In the West End many buildings are crumbling: the seats are uncomfortable; the toilet facilities frustrating for customers; foyers and bar spaces cramped and unwelcoming. Lots of modern theatre-makers want to make shows in smaller studio spaces or found spaces. Pieces such as Punchdrunk’s Burnt City are the crowd-pleasers of our own age, just a good melodrama or a Shaw play were in earlier eras.
The company from Marvellous. Photo by Andrew Billington.
But if buildings can sometimes be burdens, they can also be beacons. Almost every regular theatregoer develops an attachment to particular spaces, sometimes even particular seats. If you regularly go to the same theatre —whether on the fringe or in the West End – your trip is haunted by the tumbling memories of the previous shows that you’ve seen in the same place. I can never go to a theatre without thinking about who sat in the seat I’m sitting in last night and speculating about who will sit in it tomorrow. As theatregoers there is something comforting about seeing ourselves as part of a continuum stretching backward and forward in time.

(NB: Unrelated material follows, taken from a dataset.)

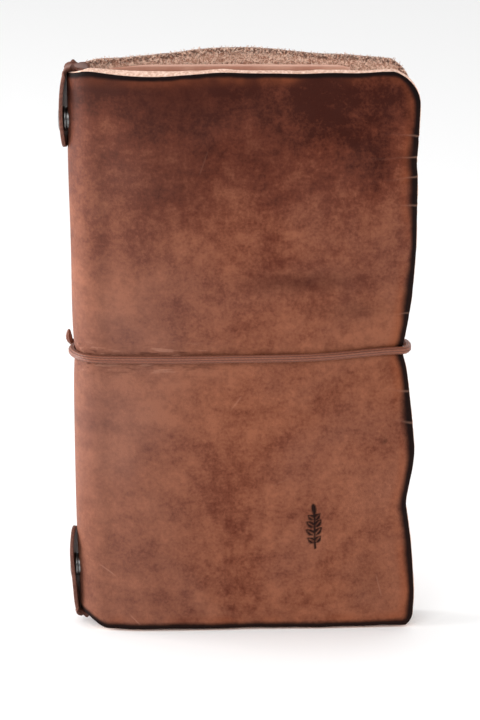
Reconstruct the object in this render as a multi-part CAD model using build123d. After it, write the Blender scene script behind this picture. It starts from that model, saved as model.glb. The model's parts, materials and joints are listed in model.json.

So, it feels good to welcome @sohoplace, not least because the arrival of a 600 seater flexible auditorium bridges the gap for theatremakers between studio spaces and the Edwardian and Victorian West End barns that were built for the theatre culture of a bygone times, and are so unsuitable for so much contemporary theatre. Marvellous—made at the in-the-round Old Vic in Newcastle Under Lyme—simply wouldn’t be seen in the West End without the flexibility of @sohoplace.
Other theatres, from the Orange Tree in Richmond to the Royal Exchange in Manchester and the Stephen Joseph in Scarborough, may well benefit from transferring their work to this new space, although Nica Burns, the owner of Nimax Theatres who is behind the new venue, says that the theatre will be producing its own work. Both Josie Rourke and Dominic Cooke are lined up to make shows for the theatre, which boasts its own rehearsal space. That is a tempting prospect.
So too is a theatre which comes with considerable consultation with contemporary theatre makers over the design to ensure it is fit for purpose, and which promises that every seat has excellent leg-room and sight-lines.
A look inside @sohoplace. Photo by Craig Sugden.
One of the bug bears for many West End theatregoers is that they are expected to pay top whack for a night out that happens in uncomfortable, sometimes dispiriting surroundings. The play may be the thing, but the shine can come off even a great production if the overall experience is lacking. There is a reason why those who run theatres have really upped their game in terms of front of house customer service, particularly at a time when a West End theatre trip for many falls into the luxury category.
As Nick Hytner observes in his book Balancing Acts about his time at the National Theatre, “packing them in makes you responsible for what happens to them before and after the show, so I learned to be as happy to hear about interval activity in the women’s toilets as I was to hear about the play.” The user-friendly design at The Bridge shows is something he learned from that.
But it’s not just about the audience. It is also about the art. I can’t count the number of times that I’ve seen a terrific piece of theatre in a smaller venue in another part of the country and then been disappointed when it deservedly transfers to the West End, because it suddenly feels as if I am watching it from afar and all sense of intimacy and immediacy is lost. If @sohoplace can bridge that gap and is able to do it on a commercial footing, it really will be a marvellous thing and a very welcome addition to the West End.